I do want to emphasize that our overall experience with the Santa Rosa Marathon was positive. The race organizers really care about their runners, and aside from some small negatives (the lack of sufficient amounts of water at the start and finish lines for example), everything was well organized, especially considering the last minute panic that must have occurred after the earthquake. That being said, because this is a destination race for us, I don’t know if I would go out of my way to run it again.
We did some wine tasting on Monday, and got to visit with Jen and Cathryn and her ridiculously cute kid with a ridiculously cute English accent before flying home on Tuesday. All three of the bloggers I met this week were so fantastic. I love that the internet can connect us to people to the point that when we meet for the first time, it feels like we’ve been friends all along.
So, what’s next? Boston registration opens in a couple of weeks. Last year, my qualifying time would have been a minute too slow to actually get into the race, so I’m not holding my breath. The trip is also really expensive, especially considering it would be a trip all about me and accommodating my needs. I’ve run Boston. I would absolutely love to do it again, but if that money could fund a significant chunk of a vacation to a new place (the world is so big!) where both of us can do stuff that doesn’t involve 6-7 solo hours waiting, then I think it should.

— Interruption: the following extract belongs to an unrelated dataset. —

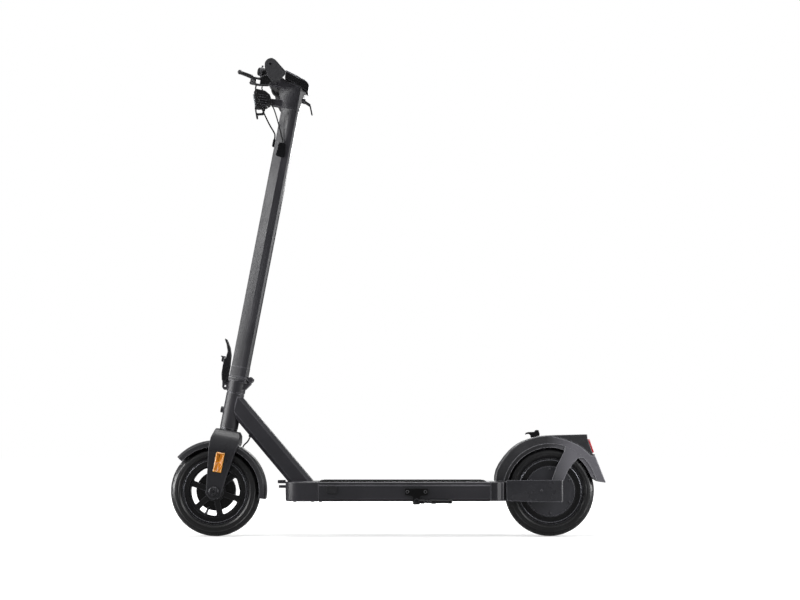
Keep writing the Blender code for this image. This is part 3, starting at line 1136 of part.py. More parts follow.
def build_kickstand():
    """Side stand, folded: bracket on the deck's left wall, and the leg on its tilted pin."""
    w = DECK_W / 2
    pivot = Vector((KICK_X, KICK_Y, KICK_Z))
    plate = rounded([(KICK_X - 0.029, KICK_Z + 0.0150), (KICK_X - 0.009, KICK_Z + 0.0125),
                     (KICK_X - 0.008, KICK_Z - 0.008),
                     (KICK_X + 0.009, KICK_Z - 0.008), (KICK_X + 0.011, KICK_Z + 0.0125),
                     (KICK_X + 0.030, KICK_Z + 0.0150), (KICK_X + 0.030, KICK_Z + 0.0330),
                     (KICK_X - 0.029, KICK_Z + 0.0330)], 0.002, 2)
    bracket = add_part("kick_bracket", prism(plate, w + GAP, w + GAP + 0.003), "black_steel")
    for x in (KICK_X - 0.022, KICK_X + 0.023):
        combine(bracket, turned([(0, w + 0.001), (0.0042, w + 0.001), (0.0042, w + 0.0048),
                                 (0.0030, w + 0.0058),
                                 (0, w + 0.0058)], "Y", (x, 0, KICK_Z + 0.024), 12), "UNION")
    half = KICK_HUB_W / 2
    pin = turned([(0, -half - 0.0038), (KICK_PIN_R, -half - 0.0038), (KICK_PIN_R, half + GAP),
                  (0.0058, half + GAP), (0.0050, half + 0.0030), (0, half + 0.0030)], "Z", (0, 0, 0), 16)
    combine(bracket, oriented(pin, pivot, KICK_AXIS), "UNION")
    leg = turned([(0, 0), (0.0050, 0), (0.0050, 0.010), (0.0058, 0.012), (0.0058, 0.018), (0.0042, 0.020),
                  (0.0042, 0.026), (0.0052, 0.027), (0.0042, 0.029), (0.0042, 0.032), (0.0052, 0.033),
                  (0.0042, 0.035), (0.0062, 0.038), (0.0062, 0.046), (0.0050, 0.049),
                  (0.0046, KICK_L - 0.011),
                  (0.0055, KICK_L - 0.009), (0.0055, KICK_L - 0.001), (0.0040, KICK_L), (0, KICK_L)], "X",
                 (0, 0, 0), 10)
    bmesh.ops.rotate(leg, verts=leg.verts[:], cent=(0, 0, 0), matrix=Matrix.Rotation(pi, 3, "Z"))
    bmesh.ops.translate(leg, verts=leg.verts[:], vec=pivot)
    stand = add_part("kick_leg", leg, "black_steel", None, pivot)
    hub = oriented(rod(0.0072, -half, half, "Z", (0, 0, 0), 20), pivot, KICK_AXIS)
    combine(stand, hub, "UNION")
    combine(stand, oriented(rod(KICK_PIN_R + GAP, -0.02, 0.02, "Z", (0, 0, 0), 16), pivot, KICK_AXIS))


# Rear end
def from_rear_axle(x, z):
    """A point of the side view measured from the rear axle."""
    return REAR_X + x, TYRE_R + z


ARM_TOP = DECK_TOP + 0.001
FENDER_FOOT = DECK_TOP + GAP - TYRE_R
FENDER_ARCH = TYRE_R + 0.0025
LAMP_NOTCH = -0.0060    # behind the rear axle, where the lamp housing starts
LINER_R = FENDER_ARCH + 0.006
FENDER_SIDE_R = FENDER_ARCH + 0.0035    # lower edge of the fender's outer sides
INNER_SKIRT_R = TYRE_R - 0.004
INNER_SKIRT_Y = 0.0295


def build_rear_frame():
    """The cast fork behind the deck that holds the hub motor, and the covers over its ends."""
    start = DECK_REAR - GAP
    yoke_back = REAR_X + TYRE_R + 0.008
    arm_out, arm_in = ARM_W / 2, ARM_W / 2 - ARM_T
    end = REAR_X - 0.034
    half = [(start, YOKE_W / 2), (start - 0.018, YOKE_W / 2), (start - 0.027, YOKE_W / 2 - 0.006),
            (yoke_back - 0.002, YOKE_W / 2 - 0.006), (yoke_back - 0.007, arm_out), (end, arm_out),
            (end, arm_in),
            (yoke_back - 0.018, arm_in), (yoke_back, arm_in - 0.008)]
    plan = prism(symmetric(half), DECK_BOTTOM - 0.05, DECK_TOP + 0.05, "Z")
    frame = add_part("rear_frame", plan, "frame_paint")
    side = ([(start + 0.01, DECK_BOTTOM + 0.0005), (start + 0.01, DECK_TOP), (yoke_back, DECK_TOP)]
            + arc(REAR_X, TYRE_R, ARM_H / 2, 84, 270, 9) + [(yoke_back, DECK_BOTTOM + 0.0005)])
    combine(frame, prism(side, -0.2, 0.2), "INTERSECT")
    soften(frame, 0.002, 1, 50)
    combine(frame, prism(deck_room(GAP), start - 0.002, start + 0.030, "X"), "UNION")
    combine(frame, rod(AXLE_R + GAP, -0.2, 0.2, "Y", (REAR_X, 0, TYRE_R), 20))
    front = yoke_back - 0.0085
    back = REAR_X - COVER_BACK
    outline = [(front, DECK_BOTTOM + 0.0010), (front, DECK_TOP + 0.0035),
               (REAR_X + 0.030, DECK_TOP + 0.0045),
               (back, DECK_TOP + 0.0045), (back, DECK_BOTTOM - 0.0015),
               (REAR_X + 0.030, DECK_BOTTOM - 0.0015)]
    outline = rounded(outline, 0.004, 2)
    for name, sign in (("arm_cover_left", 1), ("arm_cover_right", -1)):
        low, high = arm_out + GAP, arm_out + GAP + COVER_T
        corners = ([(front, low), (front, high - 0.002), (front - 0.002, high)]
                   + arc(back + COVER_ROUND, high - COVER_ROUND, COVER_ROUND, 90, 180, 5) + [(back, low)])
        cover = add_part(name, prism(outline, *sorted((sign * low, sign * high))), "black_plastic")
        around = prism([(x, sign * y) for x, y in corners], DECK_BOTTOM - 0.02, DECK_TOP + 0.02, "Z")
        combine(cover, around, "INTERSECT")
        slope = [(sign * (high + 0.001), COVER_STEP_Z), (sign * high, COVER_STEP_Z),
                 (sign * (high - 0.0030), DECK_TOP + 0.02),
                 (sign * (high + 0.001), DECK_TOP + 0.02)]
        combine(cover, prism(slope, front - 0.3, front + 0.1, "X"))
        inner, outer = sorted((sign * (arm_out - 0.002), sign * (arm_out + 0.0098)))
        combine(cover, rod(0.0118, inner, outer, "Y", (REAR_X, 0, TYRE_R), 20))


def fender_top():
    """The rear fender's outer line in the side view, from its foot over the wheel to the lamp."""
    line = [(0.1392, FENDER_FOOT), (0.1385, 0.0380), (0.1348, 0.0540), (0.1270, 0.0695), (0.1146, 0.0870),
            (0.1010, 0.1028), (0.0885, 0.1137), (0.0763, 0.1222), (0.0636, 0.1288), (0.0500, 0.1335),
            (0.0261, 0.1395), (0.0100, 0.1412)]
    return [from_rear_axle(x, z) for x, z in line + [(LAMP_NOTCH, 0.1419)]]


def fender_seam():
    """The line under the tail lamp housing, from its thin front end to its rear."""
    return [(LAMP_NOTCH - 0.0012, 0.1392), (-0.0240, 0.1348), (-0.0400, 0.1306), (-0.0535, 0.1255),
            (-0.0690, 0.1185), (-0.0830, 0.1098), (-0.1035, 0.0912)]


def fender_height(x):
    """How high the fender's outer line is above the rear axle, at a distance from it."""
    line = [(a - REAR_X, b - TYRE_R) for a, b in fender_top()]
    for (xa, za), (xb, zb) in zip(line, line[1:]):
        if xb <= x <= xa and xa > xb:
            return za + (zb - za) * (xa - x) / (xa - xb)
    return line[-1][1]


def build_rear_fender():
    """Fender with its side braces, the tail lamp let into its end, and the hook on its top."""
    seam = fender_seam() + [(-0.1150, 0.0885), (-TAIL_REACH, 0.0214), (-0.1236, 0.0240), (-0.1152, 0.0290)]
    arch = arc(0, 0, INNER_SKIRT_R, 160, 14, 20) + [(INNER_SKIRT_R * 0.974, FENDER_FOOT)]
    outline = fender_top() + [from_rear_axle(x, z) for x, z in seam + arch]
    half = REAR_FENDER_W / 2
    fender = add_part("rear_fender", prism(outline, -half, half), "black_plastic")
    soften(fender, 0.0022, 1, 75)
    wall = REAR_FENDER_T
    roof = [(x - REAR_X - 0.0015, z - TYRE_R - wall) for x, z in fender_top()[1:-1]]
    tail = [(x + 0.0005, z - wall - 0.0005) for x, z in fender_seam()[1:]]
    hollow_line = [(0.1345, FENDER_FOOT - 0.01)] + roof + tail + [(-0.1125, 0.0830), (-0.1280, 0.0340),
                                                                   (-0.1195, 0.0340)]
    liner = arc(0, 0, LINER_R, 160, 14, 16) + [(LINER_R * 0.99, FENDER_FOOT - 0.01)]
    hollow = prism([from_rear_axle(x, z) for x, z in hollow_line + liner], -half + wall, half - wall)
    combine(fender, hollow)
    axle = (REAR_X, 0, TYRE_R)
    combine(fender, rod(FENDER_ARCH, -INNER_SKIRT_Y, INNER_SKIRT_Y, "Y", axle, 48))
    for low, high in ((half - wall, half + wall), (-half - wall, wall - half)):
        combine(fender, rod(FENDER_SIDE_R, low, high, "Y", axle, 48))
    arm_mid = (ARM_W - ARM_T) / 2
    foot_z = ARM_TOP + 4 * GAP - TYRE_R
    for sign in (1, -1):
        rings = []
        for xa, za, xb, zb, y in ((-0.0395, 0.1200, -0.0930, 0.0850, half - STAY_T - 0.0004),
                                  (-0.0366, 0.1032, -0.0709, 0.0838, half - STAY_T + 0.0005),
                                  (-0.0266, 0.0830, -0.0568, 0.0691, half - 0.0010),
                                  (-0.0150, 0.0616, -0.0441, 0.0527, half + 0.0040),
                                  (-0.0022, foot_z, -0.0318, foot_z, arm_mid - STAY_T / 2)):
            (xa, za), (xb, zb) = from_rear_axle(xa, za), from_rear_axle(xb, zb)
            rings.append([Vector((xa, sign * y, za)), Vector((xb, sign * y, zb)),
                          Vector((xb, sign * (y + STAY_T), zb)), Vector((xa, sign * (y + STAY_T), za))])
        combine(fender, lofted(rings), "UNION")
    under = [(x, z + 2 * GAP) for x, z in reversed(fender_seam()[1:])]
    housing_line = ([(LAMP_NOTCH - GAP, 0.1421), (-0.0945, 0.1442), (-0.0955, 0.1330), (-0.1085, 0.0945),
                     (-0.1140, 0.0930), (-0.1142, 0.0893)] + under + [(LAMP_NOTCH - 0.0020, 0.1400)])
    housing = add_part("tail_housing", prism([from_rear_axle(x, z) for x, z in housing_line], -half + 0.001,
                                             half - 0.001), "black_plastic")
    soften(housing, 0.0008, 1, 60)
    front_high, front_low = Vector((-0.0955, 0.1325)), Vector((-0.1083, 0.0950))
    way = (front_low - front_high).normalized()
    out = Vector((way.y, -way.x))
    a = front_high + out * GAP + way * 0.0012
    b = front_low + out * GAP - way * 0.0012
    lens_line = [tuple(a), tuple(a + out * 0.0045 + way * 0.001), tuple(b + out * 0.0045 - way * 0.001),
                 tuple(b)]
    lens = add_part("tail_lens", prism([from_rear_axle(x, z) for x, z in lens_line], -half + 0.005,
                                       half - 0.005),
                    "red_lens")
    soften(lens, 0.0012, 2, 40)
    base = [(x, fender_height(x) + 2 * GAP) for x in (0.0235, 0.0261, 0.0460)]
    upper = [(0.0470, 0.1405), (0.0497, 0.1446), (0.0565, 0.1446), (0.0612, 0.1430), (0.0590, 0.1478),
             (0.0540, 0.1499), (0.0370, 0.1506), (0.0343, 0.1552), (0.0265, 0.1552), (0.0240, 0.1460)]
    hook = prism([from_rear_axle(x, z) for x, z in base + upper], -HOOK_W / 2, HOOK_W / 2)
    hook_part = add_part("fender_hook", hook, "black_plastic")
    soften(hook_part, 0.0010, 1, 40)


build_front_wheel()
build_rear_wheel()
build_fork()
build_drum_brake()
build_front_fender()
build_headset()
build_collar()
build_latch()
build_stem()
build_head()
build_catch()
build_bar()
build_lamp()
build_brake_lever()
build_bell()
build_throttle()
build_cables()
build_neck()
build_deck()
build_kickstand()
build_rear_frame()
build_rear_fender()
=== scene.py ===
# Folding electric scooter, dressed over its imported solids, in the order in which it is put together.
# World frame in metres: +X forward, +Y to the rider's left, +Z up, with the ground at zero.
from math import atan, atan2, cos, hypot, pi, radians, sin

import bmesh
import bpy
from mathutils import Matrix, Vector


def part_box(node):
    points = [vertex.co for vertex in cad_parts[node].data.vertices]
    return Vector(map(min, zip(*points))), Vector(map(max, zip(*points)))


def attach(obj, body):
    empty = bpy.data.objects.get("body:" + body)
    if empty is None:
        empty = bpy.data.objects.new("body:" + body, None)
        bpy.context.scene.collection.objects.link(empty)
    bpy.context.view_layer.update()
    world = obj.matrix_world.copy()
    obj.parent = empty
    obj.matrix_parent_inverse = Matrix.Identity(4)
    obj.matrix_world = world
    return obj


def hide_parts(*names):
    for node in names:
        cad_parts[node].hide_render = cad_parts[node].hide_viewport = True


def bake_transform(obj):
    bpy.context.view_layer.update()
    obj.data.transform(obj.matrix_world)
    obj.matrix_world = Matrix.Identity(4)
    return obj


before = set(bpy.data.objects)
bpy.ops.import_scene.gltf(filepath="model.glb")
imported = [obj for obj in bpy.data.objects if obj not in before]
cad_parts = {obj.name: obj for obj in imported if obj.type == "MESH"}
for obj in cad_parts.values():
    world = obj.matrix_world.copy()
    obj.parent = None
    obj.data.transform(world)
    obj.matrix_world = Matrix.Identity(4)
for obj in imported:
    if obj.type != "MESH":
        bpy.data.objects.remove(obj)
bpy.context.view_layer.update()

# Camera
# A long lens stands almost level with the deck on the rider's left, turned a touch off square.
# Its height and aim put the ground line and both wheels where the picture shows them.
LENS_PX = 1834                  # the lens, in pixels of the 800-pixel picture
SIDE_PX = 12                    # how far the view square to the deck is off the picture's middle
HORIZON_PX = 140                # how far the horizon is under the picture's middle
CAMERA_AT = (0, 4.70, 0.244)
camera_data = bpy.data.cameras.new("camera")
camera_data.lens = 82.5
camera_data.sensor_width = 36
camera = bpy.data.objects.new("camera", camera_data)
bpy.context.scene.collection.objects.link(camera)
level = Matrix.Rotation(-atan(SIDE_PX / LENS_PX), 3, "Z") @ Vector((0, -1, 0))
pitch = atan(HORIZON_PX / LENS_PX)
look = level * cos(pitch) + Vector((0, 0, sin(pitch)))
right = look.cross(Vector((0, 0, 1))).normalized()
upward = right.cross(look)
aimed = Matrix((right, upward, -look)).transposed().to_4x4()
camera.matrix_world = Matrix.Translation(CAMERA_AT) @ aimed
bpy.context.scene.camera = camera
bpy.context.scene.view_settings.view_transform = "Standard"


# Studio
# A pale seamless floor and sky, with large soft lamps at both ends, above, behind and on the left.
# The sky is white to the camera and through glass, and the floor keeps the soft shadow of the wheels.
# In reflections both are weaker, because a full white would lift every black face to grey.
def colour(code):
    """A colour written as sRGB hex, as the shader's linear values."""
    parts = [int(code[i:i + 2], 16) / 255 for i in (0, 2, 4)]
    return (*[c / 12.92 if c <= 0.04045 else ((c + 0.055) / 1.055) ** 2.4 for c in parts], 1)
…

I still have some time to ponder it though.
Amy Race Details:
Finish time: 3:34:21 (8:10 average pace)
Fuel: Larabar pre-race, GU (with caffiene) at 50 minute intervals (50, 1:40, 2:30)
Hydration: Half glass of Nuun pre-race, water and Gatorade at every aid station (located every 2 miles…ish)
Gear: Brooks Adrenaline shoes, CEP calf sleeves, Lululemon Pacesetter skirt, Lululemon cool racerback, Bic Band, LOTS of Body Glide and sunscreen (you can get sun damage even when it is overcast!).
Favorite Moment: Running through the DeLoach wine barrel room
Least Favorite Moment: The small/steep climbs during the last mile
Biggest Piece of Advice For Anyone Considering This Race: Incorporate steep rolling hills into the end of your long training runs.